> **DIRECTIVE**
All the data should come back exactly as it was given.
-- BEGIN GIVEN INFORMATION --
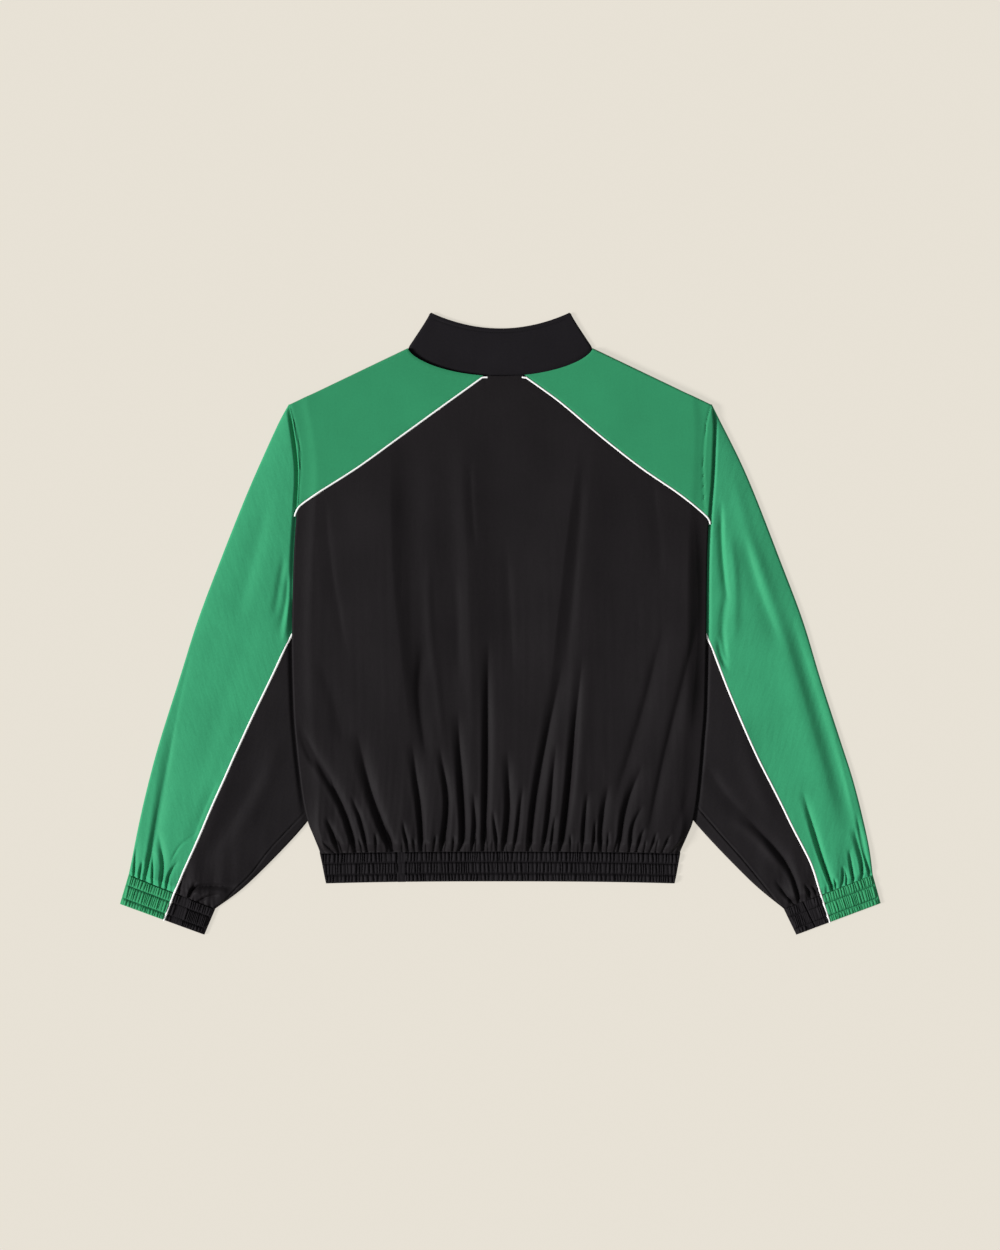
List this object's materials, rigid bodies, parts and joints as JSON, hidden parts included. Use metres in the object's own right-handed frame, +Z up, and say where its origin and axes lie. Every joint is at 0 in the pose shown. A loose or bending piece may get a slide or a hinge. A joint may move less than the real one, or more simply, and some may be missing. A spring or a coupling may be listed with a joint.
{
  "type": "pullover training jacket laid flat",
  "caption": "Pullover jacket with stand collar, contrast shoulder yokes and sleeves, piped seams and elastic cuffs and waistband, laid flat on its front.",
  "frame": {"origin": "middle of the bounding box in plan, on the surface that the jacket lies on", "axes": "+Y from the waistband to the collar, +Z up out of the jacket's back, +X to the right as seen from above"},
  "size_m": [0.964, 0.788, 0.0098],
  "materials": {
    "green_cloth": "fine plain-woven crisp polyester, low sheen",
    "black_cloth": "fine plain-woven crisp polyester, low sheen",
    "collar_black": "plain-woven polyester over a firm interlining, matt",
    "cuff_green": "woven polyester shirred over elastic, fine ribs",
    "cuff_black": "woven polyester shirred over elastic, fine ribs",
    "waistband_black": "woven polyester shirred over elastic, fine ribs",
    "piping_white": "corded white piping, satin"
  },
  "bodies": {
    "root": {"front_body": "black_cloth", "back_body": "black_cloth", "front_yoke_left": "green_cloth", "front_yoke_right": "green_cloth", "back_yoke_left": "green_cloth", "back_yoke_right": "green_cloth", "piping_front_left": "piping_white", "piping_front_right": "piping_white", "piping_back_left": "piping_white", "piping_back_right": "piping_white", "sleeve_left_green": "green_cloth", "sleeve_right_green": "green_cloth", "sleeve_left_black": "black_cloth", "sleeve_right_black": "black_cloth", "sleeve_piping_left_back": "piping_white", "sleeve_piping_left_front": "piping_white", "sleeve_piping_right_back": "piping_white", "sleeve_piping_right_front": "piping_white", "cuff_left_green": "cuff_green", "cuff_right_green": "cuff_green", "cuff_left_black": "cuff_black", "cuff_right_black": "cuff_black", "waistband_front": "waistband_black", "waistband_back": "waistband_black", "collar": "collar_black"}
  },
  "joints": []
}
-- END GIVEN INFORMATION --
> **FINAL RESULT**
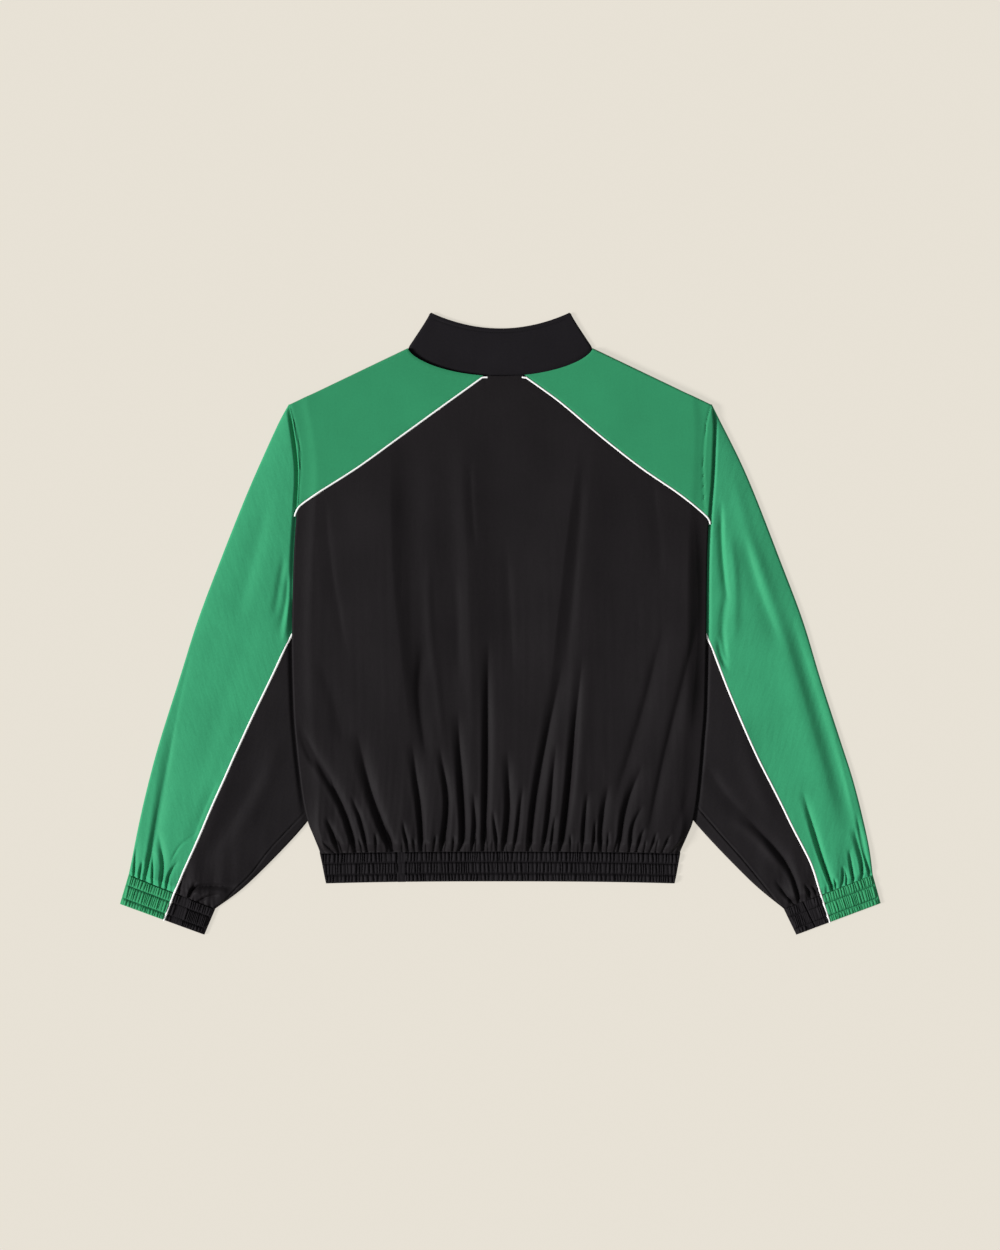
List this object's materials, rigid bodies, parts and joints as JSON, hidden parts included. Use metres in the object's own right-handed frame, +Z up, and say where its origin and axes lie. Every joint is at 0 in the pose shown. A loose or bending piece may get a slide or a hinge. A joint may move less than the real one, or more simply, and some may be missing. A spring or a coupling may be listed with a joint.
{
  "type": "pullover training jacket laid flat",
  "caption": "Pullover jacket with stand collar, contrast shoulder yokes and sleeves, piped seams and elastic cuffs and waistband, laid flat on its front.",
  "frame": {"origin": "middle of the bounding box in plan, on the surface that the jacket lies on", "axes": "+Y from the waistband to the collar, +Z up out of the jacket's back, +X to the right as seen from above"},
  "size_m": [0.964, 0.788, 0.0098],
  "materials": {
    "green_cloth": "fine plain-woven crisp polyester, low sheen",
    "black_cloth": "fine plain-woven crisp polyester, low sheen",
    "collar_black": "plain-woven polyester over a firm interlining, matt",
    "cuff_green": "woven polyester shirred over elastic, fine ribs",
    "cuff_black": "woven polyester shirred over elastic, fine ribs",
    "waistband_black": "woven polyester shirred over elastic, fine ribs",
    "piping_white": "corded white piping, satin"
  },
  "bodies": {
    "root": {"front_body": "black_cloth", "back_body": "black_cloth", "front_yoke_left": "green_cloth", "front_yoke_right": "green_cloth", "back_yoke_left": "green_cloth", "back_yoke_right": "green_cloth", "piping_front_left": "piping_white", "piping_front_right": "piping_white", "piping_back_left": "piping_white", "piping_back_right": "piping_white", "sleeve_left_green": "green_cloth", "sleeve_right_green": "green_cloth", "sleeve_left_black": "black_cloth", "sleeve_right_black": "black_cloth", "sleeve_piping_left_back": "piping_white", "sleeve_piping_left_front": "piping_white", "sleeve_piping_right_back": "piping_white", "sleeve_piping_right_front": "piping_white", "cuff_left_green": "cuff_green", "cuff_right_green": "cuff_green", "cuff_left_black": "cuff_black", "cuff_right_black": "cuff_black", "waistband_front": "waistband_black", "waistband_back": "waistband_black", "collar": "collar_black"}
  },
  "joints": []
}